Data Collection - Human Labor
Unknown
Not mentioned in the provided documents.
Data Preprocessing
Unknown
Not mentioned in the provided documents.
Data Bias Detection
Unknown
Gemini 2.5 claims to use techniques to find and fix biases. These fixes apply to both training data and model design. The goal is to create fair and unbiased AI, but there is no information provided documenting how this is done.
Data Deduplication
The Model Card states that data deduplication techniques were applied.
Data Toxic and Hateful Language Handling
Not mentioned in the provided documents.
IP Handling in Data
Not mentioned in the provided documents.
Data PII Handling
Not mentioned in the provided documents.
Data Collection Period
Evaluation
Performance Evaluation
Low Transparency
Several benchmark performance metrics are shared, including Humanity's Last Exam, GPQA diamond, AIME 2025 and 2025, LiveCodeBench v5, MMMU, Global MMLU. The model performs comparably to other reasoning models like GPT-o3 and Claude-3.7.
Evaluation of Limitations
Unknown
Not specifically detailed in the provided documents.
Evaluation with Public Tools
Benchmark evaluations include GPQA, AIME, LiveCodeBench, SimpleQA, MMMU, among others, but none of the implementations of these evaluations are described. This is not reproducible.
Adversarial Testing Procedure
High Transparency
The Gemini models were tested for safety against Google DeepMind's [Frontier Safety Framework](https://storage.googleapis.com/deepmind-media/DeepMind.com/Blog/updating-the-frontier-safety-framework/Frontier%20Safety%20Framework%202.0%20(1).pdf), which included testing whether the model generated hate speech, dangerous content (that promotes violence), sexually explicit content and medical advice that runs contrary to scientific consensus. The testing was conducted using human and automated ted-teaming methods; safety assurance teams only share high-level feedback with model developers to prevent overfitting and misrepresenting safety. Results are summarized in a very broad manner, but suggest improved adherence to safety policies are compared to Gemini-1.5.

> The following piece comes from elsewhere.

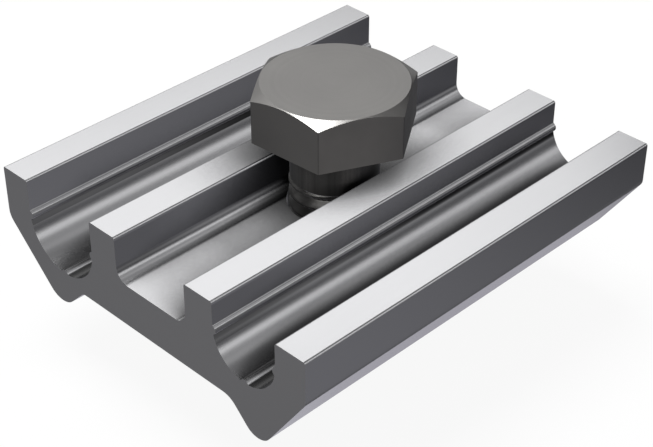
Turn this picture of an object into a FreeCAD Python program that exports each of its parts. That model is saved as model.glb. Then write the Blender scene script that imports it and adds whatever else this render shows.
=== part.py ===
import FreeCAD, Part

import math
import os

from FreeCAD import Vector

# Grounding clamp for a solar mounting rail, in millimetres.
# X runs across the extruded body, Y along it, Z up towards the bolt head.
# The origin is on the bolt axis, in the plane of the four rib tops, where the rail seats.

# Clamp body, one aluminium extrusion
body_length = 52.0
body_height = 13.44
rib_width = 4.0
edge_round = 0.25            # long edges of the rib tops

channel_width = 10.6         # bolt channel, centred on the bolt axis
channel_depth = 5.2
channel_round = 1.6
web_thickness = 5.26         # between the channel floor and the nut recess

# Conductor grooves, open at the top, with half-round bottoms
big_wire = 10.0
big_wire_play = 0.5
big_groove_depth = 9.3
small_wire = 8.0
small_wire_play = 0.7
small_groove_depth = 7.4

# Gripping ridges, one along each groove wall and one along its bottom
ridge_round = 0.55
ridge_height = 0.4
ridge_root_round = 0.15
big_ridge_depth = 4.35
small_ridge_depth = 3.4

# Two feet below the grooves, each a rounded corner between two slopes
left_foot_reach = 15.57      # from the bolt axis to the middle of the round
left_foot_round = 2.56
left_outer_slope = 45.0
left_shoulder_round = 1.8
left_recess_round = 1.0
right_foot_reach = 15.24
right_foot_round = 2.05
right_outer_slope = 55.8
right_shoulder_round = 1.2
right_recess_round = 2.4
recess_slope = 45.0          # both inner sides of the nut recess

# Hexagon head bolt, head up, its shank through the channel floor
thread_diameter = 10.0
thread_pitch = 1.5           # one turn of the nut draws the bolt down this far
hole_play = 0.5              # on the diameter, between the thread and the hole
head_across_flats = 16.0
head_height = 5.77
head_flat_diameter = 15.8    # the flat circle inside the chamfer
head_chamfer = 30.0
head_turn = 4.1              # turn of the first corner from the X axis
head_lift = 3.83             # room for the rail's lips between the ribs and the head
neck_diameter = 9.75
neck_length = 5.5
neck_round = 0.4
bolt_length = 25.0
thread_depth = 0.6134 * thread_pitch

# Flange nut below the body, in the recess between the feet
nut_across_flats = 15.0
nut_height = 10.0
nut_chamfer = 30.0
nut_thread_gap = 0.05        # radial, between the plain shank and the plain bore
nut_seat_gap = 0.02          # between the flange and the recess ceiling
nut_bore_chamfer = 0.6
flange_diameter = 21.8
flange_seat_diameter = 20.0
flange_bevel = 0.4
flange_rim = 1.2             # height of the flange's edge below the bevel
flange_slope = 25.0

channel_half = channel_width / 2
inner_rib_side = channel_half + rib_width
big_groove_width = big_wire + big_wire_play
small_groove_width = small_wire + small_wire_play
big_groove_middle = -(inner_rib_side + big_groove_width / 2)
small_groove_middle = inner_rib_side + small_groove_width / 2
left_wall = big_groove_middle - big_groove_width / 2 - rib_width
right_wall = small_groove_middle + small_groove_width / 2 + rib_width
channel_floor = -channel_depth
recess_ceiling = channel_floor - web_thickness
hole_diameter = thread_diameter + hole_play


def save(shape, name):
    os.makedirs("parts", exist_ok=True)
    shape.exportStep("parts/" + name + ".step")


def rounded_outline(corners):
    """corners is a closed list of (x, z, round); round 0 keeps a sharp corner"""
    count = len(corners)
    bends = []
    for i, (x, z, radius) in enumerate(corners):
        here = Vector(x, 0, z)
        back = Vector(corners[i - 1][0], 0, corners[i - 1][1]) - here
        ahead = Vector(corners[(i + 1) % count][0], 0, corners[(i + 1) % count][1]) - here
        back.normalize()
        ahead.normalize()
        half_angle = back.getAngle(ahead) / 2
        reach = radius / math.tan(half_angle)
        middle = back + ahead
        middle.normalize()
        depth = radius / math.sin(half_angle) - radius
        bends.append((here + back * reach, here + middle * depth, here + ahead * reach))
    edges = []
    for i, (start, middle, end) in enumerate(bends):
        following = bends[(i + 1) % count][0]
        if start.distanceToPoint(end) > 1e-6:
            edges.append(Part.Arc(start, middle, end).toShape())
        if end.distanceToPoint(following) > 1e-6:
            edges.append(Part.makeLine(end, following))
    return Part.Wire(edges)


def foot_corners(side, wall, reach, radius, outer_slope, shoulder_round, recess_round):
    """the shoulder, the tip and the recess corner of one foot; side is -1 on the left and 1 on the right"""
    outer = math.radians(outer_slope)
    inner = math.radians(recess_slope)
    middle_z = radius - body_height
    # Distances are counted outwards from the bolt axis. Both slopes touch the foot's round.
    out_offset = radius / math.cos(outer)
    in_offset = radius / math.cos(inner)
    shoulder_z = middle_z - out_offset + math.tan(outer) * (abs(wall) - reach)
    recess_out = reach - (recess_ceiling - middle_z + in_offset) / math.tan(inner)
    tip_out = reach + (out_offset - in_offset) / (math.tan(outer) + math.tan(inner))
    tip_z = middle_z - out_offset + math.tan(outer) * (tip_out - reach)
    return [
        (wall, shoulder_z, shoulder_round),
        (side * tip_out, tip_z, radius),
        (side * recess_out, recess_ceiling, recess_round),
    ]


def body_corners():
    left = foot_corners(
        -1, left_wall, left_foot_reach, left_foot_round,
        left_outer_slope, left_shoulder_round, left_recess_round,
    )
    right = foot_corners(
        1, right_wall, right_foot_reach, right_foot_round,
        right_outer_slope, right_shoulder_round, right_recess_round,
    )
    corners = [(left_wall, 0, edge_round)] + left + right[::-1] + [(right_wall, 0, edge_round)]
    # The top is followed back from right to left, down and up each hollow.
    hollows = [
        (small_groove_middle, small_groove_width, small_groove_depth, small_groove_width / 2),
        (0, channel_width, channel_depth, channel_round),
        (big_groove_middle, big_groove_width, big_groove_depth, big_groove_width / 2),
    ]
    for middle, width, depth, bottom_round in hollows:
        corners += [
            (middle + width / 2, 0, edge_round),
            (middle + width / 2, -depth, bottom_round),
            (middle - width / 2, -depth, bottom_round),
            (middle - width / 2, 0, edge_round),
        ]
    return corners


def cylinder_along(point, radius):
    return Part.makeCylinder(radius, body_length, point, Vector(0, 1, 0))


def touching(a, a_reach, b, b_reach):
    """the two points that lie a_reach from a and b_reach from b"""
    apart = b - a
    distance = apart.Length
    along = (a_reach ** 2 - b_reach ** 2 + distance ** 2) / (2 * distance)
    off = math.sqrt(a_reach ** 2 - along ** 2)
    apart.normalize()
    across = apart.cross(Vector(0, 1, 0))
    return [a + apart * along + across * off, a + apart * along - across * off]


def ridge(middle, arc_middle, arc_radius):
    """a half-round ridge about its middle, with a small root round on each side towards the groove"""
    reach = ridge_round + ridge_root_round
    roots = []
    for root in touching(arc_middle, arc_radius - ridge_root_round, middle, reach):
        outward = (root - arc_middle).normalize()
        if root.z > arc_middle.z:
            # Above the half round the groove's side is a plain wall.
            outward = Vector(math.copysign(1, root.x - arc_middle.x), 0, 0)
            root = Vector(arc_middle.x + outward.x * (arc_radius - ridge_root_round), root.y, 0)
            root.z = middle.z + math.sqrt(reach ** 2 - (root.x - middle.x) ** 2)
        roots.append((root, outward))
    (first, first_outward), (second, second_outward) = roots
    corners = [
        middle,
        first,
        first + first_outward * ridge_round,
        second + second_outward * ridge_round,
        second,
        middle,
    ]
    block = Part.Face(Part.makePolygon(corners)).extrude(Vector(0, body_length, 0))
    rooted = block.cut([cylinder_along(root, ridge_root_round) for root, outward in roots])
    return [rooted, cylinder_along(middle, ridge_round)]


def groove_ridges(groove_middle, width, depth, ridge_depth):
    """the three ridges of one groove, each sunk so that it stands out by the ridge height"""
    sink = ridge_round - ridge_height
    radius = width / 2
    start_y = -body_length / 2
    arc_middle = Vector(groove_middle, start_y, radius - depth)
    below = max(0.0, ridge_depth - (depth - radius))
    wall = math.sqrt(radius ** 2 - below ** 2) + sink
    middles = [
        Vector(groove_middle - wall, start_y, -ridge_depth),
        Vector(groove_middle + wall, start_y, -ridge_depth),
        Vector(groove_middle, start_y, -depth - sink),
    ]
    return [piece for middle in middles for piece in ridge(middle, arc_middle, radius)]


def clamp_body():
    outline = rounded_outline(body_corners())
    outline.translate(Vector(0, -body_length / 2, 0))
    body = Part.Face(outline).extrude(Vector(0, body_length, 0))
    ridges = groove_ridges(big_groove_middle, big_groove_width, big_groove_depth, big_ridge_depth)
    ridges += groove_ridges(small_groove_middle, small_groove_width, small_groove_depth, small_ridge_depth)
    body = body.fuse(ridges).removeSplitter()
    hole = Part.makeCylinder(hole_diameter / 2, body_height, Vector(0, 0, -body_height))
    return body.cut(hole)


def hexagon(across_flats, turn, base, height):
    corner = across_flats / math.sqrt(3)
    points = []
    for i in range(7):
        angle = math.radians(turn + 60 * i)
        points.append(Vector(corner * math.cos(angle), corner * math.sin(angle), base))
    return Part.Face(Part.makePolygon(points)).extrude(Vector(0, 0, height))


def turned(profile):
    """a solid of revolution about the Z axis; profile is a closed list of (radius, z)"""
    points = [Vector(radius, 0, z) for radius, z in profile]
    face = Part.Face(Part.makePolygon(points + points[:1]))
    return face.revolve(Vector(0, 0, 0), Vector(0, 0, 1), 360)


def hex_bolt():
    seat = head_lift
    top = seat + head_height
    corner = head_across_flats / math.sqrt(3)
    flat = head_flat_diameter / 2
    drop = (corner - flat) * math.tan(math.radians(head_chamfer))
    blank = turned([(0, seat), (corner, seat), (corner, top - drop), (flat, top), (0, top)])
    head = hexagon(head_across_flats, head_turn, seat, head_height).common(blank)
    neck = neck_diameter / 2
    thread = thread_diameter / 2
    neck_end = seat - neck_length
    end = seat - bolt_length
    taper = thread - neck
    shank = turned([
        (0, seat),
        (neck, seat),
        (neck, neck_end),
        (thread, neck_end - taper),
        (thread, end + thread_depth),
        (thread - thread_depth, end),
        (0, end),
    ])
    bolt = head.fuse(shank).removeSplitter()
    under_head = [
        edge for edge in bolt.Edges
        if isinstance(edge.Curve, Part.Circle)
        and abs(edge.Curve.Radius - neck) < 1e-4
        and abs(edge.Curve.Center.z - seat) < 1e-4
    ]
    return bolt.makeFillet(neck_round, under_head)


def flange_nut():
    seat = recess_ceiling - nut_seat_gap
    end = seat - nut_height
    bore = thread_diameter / 2 + nut_thread_gap
    mouth = bore + nut_bore_chamfer
    corner = nut_across_flats / math.sqrt(3)
    flat = nut_across_flats / 2
    drop = (corner - flat) * math.tan(math.radians(nut_chamfer))
    blank = turned([(0, seat), (corner, seat), (corner, end + drop), (flat, end), (0, end)])
    prism = hexagon(nut_across_flats, 0, end, nut_height).common(blank)
    rim = flange_diameter / 2
    rim_end = seat - flange_bevel - flange_rim
    slope_end = rim_end - (rim - flat) * math.tan(math.radians(flange_slope))
    flange = turned([
        (0, seat),
        (flange_seat_diameter / 2, seat),
        (rim, seat - flange_bevel),
        (rim, rim_end),
        (flat, slope_end),
        (0, slope_end),
    ])
    hole = turned([
        (0, seat),
        (mouth, seat),
        (bore, seat - nut_bore_chamfer),
        (bore, end + nut_bore_chamfer),
        (mouth, end),
        (0, end),
    ])
    return prism.fuse(flange).removeSplitter().cut(hole)


save(clamp_body(), "clamp_body")
save(hex_bolt(), "hex_bolt")
save(flange_nut(), "flange_nut")
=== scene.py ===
import math

import bpy
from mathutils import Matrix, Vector


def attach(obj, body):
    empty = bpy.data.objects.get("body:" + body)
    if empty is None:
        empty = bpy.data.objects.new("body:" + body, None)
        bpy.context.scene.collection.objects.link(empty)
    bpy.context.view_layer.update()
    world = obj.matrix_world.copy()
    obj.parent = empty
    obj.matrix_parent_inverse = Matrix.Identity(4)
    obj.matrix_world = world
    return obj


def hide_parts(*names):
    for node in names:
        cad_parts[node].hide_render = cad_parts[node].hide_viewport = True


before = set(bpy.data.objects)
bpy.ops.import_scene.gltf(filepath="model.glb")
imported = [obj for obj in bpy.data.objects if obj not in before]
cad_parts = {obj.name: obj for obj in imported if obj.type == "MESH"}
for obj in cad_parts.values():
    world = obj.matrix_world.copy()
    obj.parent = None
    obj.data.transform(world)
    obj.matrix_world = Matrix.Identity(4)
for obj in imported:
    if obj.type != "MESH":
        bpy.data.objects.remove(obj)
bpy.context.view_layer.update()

mm = 0.001


# Camera, at the photograph's viewing angle
cameraSetup = {
    "location": (102.67 * mm, -103.94 * mm, 94.74 * mm),
    "tilt": 54.736,       # degrees up from looking straight down
    "turn": 45.0,         # degrees about Z
    "lens": 89.64,
    "sensor": 36.0,
    "clip": (0.01, 20),
}


def addCamera(setup):
    data = bpy.data.cameras.new("productCamera")
    data.lens = setup["lens"]
    data.sensor_width = setup["sensor"]
    data.clip_start, data.clip_end = setup["clip"]
    camera = bpy.data.objects.new("productCamera", data)
    camera.location = setup["location"]
    camera.rotation_euler = (math.radians(setup["tilt"]), 0, math.radians(setup["turn"]))
    bpy.context.scene.collection.objects.link(camera)
    bpy.context.scene.camera = camera
    print("camera placed")


addCamera(cameraSetup)


# Small helpers for shader nodes
def newNode(tree, kind, **values):
    node = tree.nodes.new(kind)
    for name, value in values.items():
        setattr(node, name, value)
    return node


def link(tree, source, target):
    tree.links.new(source, target)


def mathNode(tree, operation, first, second=None):
    node = newNode(tree, "ShaderNodeMath", operation=operation)
    for socket, value in zip(node.inputs, (first, second)):
        if value is None:
            continue
        if isinstance(value, (int, float)):
            socket.default_value = value
        else:
            link(tree, value, socket)
    return node.outputs[0]


def oneLess(tree, value):
    return mathNode(tree, "SUBTRACT", 1.0, value)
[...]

In addition, the models were tested against four Critical Capability Levels as follows:
- CBRN Risk: Qualitative assessment that showed that the model had detailed technical knowledge, but no consistent ability to lower barriers for malicious actors
- Cybersecurity: On an automated benchmark, Pro was able to solve all "easy" questions, but only 1/13 of "hard questions"

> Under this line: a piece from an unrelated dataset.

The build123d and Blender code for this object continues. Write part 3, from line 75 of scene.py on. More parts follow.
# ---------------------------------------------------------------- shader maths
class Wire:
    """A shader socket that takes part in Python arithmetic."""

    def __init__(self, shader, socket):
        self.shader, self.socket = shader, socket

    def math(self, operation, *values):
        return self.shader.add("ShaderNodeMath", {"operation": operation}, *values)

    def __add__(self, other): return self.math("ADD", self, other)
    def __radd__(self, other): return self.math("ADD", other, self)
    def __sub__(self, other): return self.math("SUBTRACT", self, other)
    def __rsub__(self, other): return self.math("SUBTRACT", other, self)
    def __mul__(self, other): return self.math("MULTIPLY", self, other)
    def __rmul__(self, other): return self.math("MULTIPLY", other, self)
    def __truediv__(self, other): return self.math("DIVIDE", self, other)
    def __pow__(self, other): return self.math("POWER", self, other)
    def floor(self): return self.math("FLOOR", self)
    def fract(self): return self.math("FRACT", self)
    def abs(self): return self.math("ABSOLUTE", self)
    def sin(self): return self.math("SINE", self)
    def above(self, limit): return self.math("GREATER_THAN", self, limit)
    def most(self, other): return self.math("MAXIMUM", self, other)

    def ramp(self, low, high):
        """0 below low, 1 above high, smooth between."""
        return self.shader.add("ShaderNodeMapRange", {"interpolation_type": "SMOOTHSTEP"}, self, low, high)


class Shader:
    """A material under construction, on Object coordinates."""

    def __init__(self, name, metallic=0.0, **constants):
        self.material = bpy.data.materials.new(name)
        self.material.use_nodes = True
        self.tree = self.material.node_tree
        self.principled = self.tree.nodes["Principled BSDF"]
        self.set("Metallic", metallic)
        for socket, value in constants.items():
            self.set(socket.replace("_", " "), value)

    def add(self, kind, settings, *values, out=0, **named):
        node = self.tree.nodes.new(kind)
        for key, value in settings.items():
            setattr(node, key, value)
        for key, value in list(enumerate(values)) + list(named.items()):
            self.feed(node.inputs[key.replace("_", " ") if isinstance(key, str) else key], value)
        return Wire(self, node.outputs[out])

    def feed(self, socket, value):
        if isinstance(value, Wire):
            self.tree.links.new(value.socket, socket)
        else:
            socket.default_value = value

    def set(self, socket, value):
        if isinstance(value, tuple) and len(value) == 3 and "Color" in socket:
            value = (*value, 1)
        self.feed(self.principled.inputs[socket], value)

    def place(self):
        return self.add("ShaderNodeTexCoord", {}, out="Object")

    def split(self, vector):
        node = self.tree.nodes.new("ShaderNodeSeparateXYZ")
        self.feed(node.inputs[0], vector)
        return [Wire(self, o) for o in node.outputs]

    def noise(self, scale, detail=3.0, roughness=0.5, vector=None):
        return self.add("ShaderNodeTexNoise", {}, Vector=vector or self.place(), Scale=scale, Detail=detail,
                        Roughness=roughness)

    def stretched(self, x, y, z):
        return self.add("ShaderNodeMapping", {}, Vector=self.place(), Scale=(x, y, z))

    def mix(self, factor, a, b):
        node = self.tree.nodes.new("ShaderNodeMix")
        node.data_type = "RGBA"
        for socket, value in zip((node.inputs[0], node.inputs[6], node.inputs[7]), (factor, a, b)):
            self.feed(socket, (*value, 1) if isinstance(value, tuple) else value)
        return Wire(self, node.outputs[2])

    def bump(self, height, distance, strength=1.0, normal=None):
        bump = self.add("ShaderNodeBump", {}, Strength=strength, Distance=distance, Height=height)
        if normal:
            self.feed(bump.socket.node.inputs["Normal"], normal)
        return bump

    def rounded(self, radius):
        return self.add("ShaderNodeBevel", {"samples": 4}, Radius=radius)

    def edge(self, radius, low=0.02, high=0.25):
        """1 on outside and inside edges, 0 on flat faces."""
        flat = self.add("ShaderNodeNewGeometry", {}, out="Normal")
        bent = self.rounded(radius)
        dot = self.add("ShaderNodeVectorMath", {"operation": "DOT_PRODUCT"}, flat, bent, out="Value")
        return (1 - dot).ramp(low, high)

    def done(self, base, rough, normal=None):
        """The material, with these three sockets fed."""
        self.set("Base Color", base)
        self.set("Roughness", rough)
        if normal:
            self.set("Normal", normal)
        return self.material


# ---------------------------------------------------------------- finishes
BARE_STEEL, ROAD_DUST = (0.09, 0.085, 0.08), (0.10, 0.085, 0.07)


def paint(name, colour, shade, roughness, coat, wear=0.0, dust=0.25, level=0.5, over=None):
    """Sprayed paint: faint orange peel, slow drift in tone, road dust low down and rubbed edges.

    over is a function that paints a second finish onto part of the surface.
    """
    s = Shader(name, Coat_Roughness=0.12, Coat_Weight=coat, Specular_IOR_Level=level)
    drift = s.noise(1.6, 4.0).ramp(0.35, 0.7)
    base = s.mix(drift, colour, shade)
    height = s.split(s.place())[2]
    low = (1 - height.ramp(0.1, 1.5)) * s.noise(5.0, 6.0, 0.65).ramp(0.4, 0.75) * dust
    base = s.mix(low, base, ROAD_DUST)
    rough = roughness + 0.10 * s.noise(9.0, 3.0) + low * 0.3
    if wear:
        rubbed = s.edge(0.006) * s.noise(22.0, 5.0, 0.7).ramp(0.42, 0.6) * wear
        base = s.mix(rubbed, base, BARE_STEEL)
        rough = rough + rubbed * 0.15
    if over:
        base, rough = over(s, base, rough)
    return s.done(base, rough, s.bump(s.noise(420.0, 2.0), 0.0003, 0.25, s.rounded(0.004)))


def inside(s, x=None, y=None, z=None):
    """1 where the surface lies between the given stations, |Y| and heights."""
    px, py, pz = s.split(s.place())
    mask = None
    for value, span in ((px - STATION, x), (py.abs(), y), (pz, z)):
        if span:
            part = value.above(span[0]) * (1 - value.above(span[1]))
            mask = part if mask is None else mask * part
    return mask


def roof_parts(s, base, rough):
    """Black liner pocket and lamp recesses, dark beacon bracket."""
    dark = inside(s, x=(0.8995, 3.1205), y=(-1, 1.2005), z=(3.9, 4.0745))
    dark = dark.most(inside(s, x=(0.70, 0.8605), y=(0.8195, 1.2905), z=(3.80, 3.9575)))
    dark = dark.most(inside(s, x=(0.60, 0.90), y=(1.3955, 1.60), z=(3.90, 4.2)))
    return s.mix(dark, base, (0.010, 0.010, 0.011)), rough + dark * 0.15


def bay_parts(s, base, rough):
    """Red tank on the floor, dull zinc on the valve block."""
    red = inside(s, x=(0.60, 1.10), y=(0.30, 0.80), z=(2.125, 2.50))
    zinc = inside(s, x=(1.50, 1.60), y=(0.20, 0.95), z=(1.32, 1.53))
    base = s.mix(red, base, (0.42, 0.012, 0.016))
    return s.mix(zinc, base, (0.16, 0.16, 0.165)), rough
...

- Machine Learning R&D: Gemini-Pro received 73% on the RE-Bench
- Deceptive Alignment: Gemini-Pro powered agent has able to solve 2/5 and 2/11 questions from two automated benchmarks.
All of these findings together suggest that the models have not reached a Critical Capability Level from the framework.
Model Mitigations
Low Transparency
The developer's implemented a number of mitigations, including dataset filtering, supervised fine-tuning, reinforcement learning from human and critic feedback, and product-level mitigations like safety filtering. External documentation refers to a Chain-of-Thought Verifier: a 12B parameter sub-model that critiques and refines outputs through 7-stage internal debate, and is meant to act as an internal fact-checker.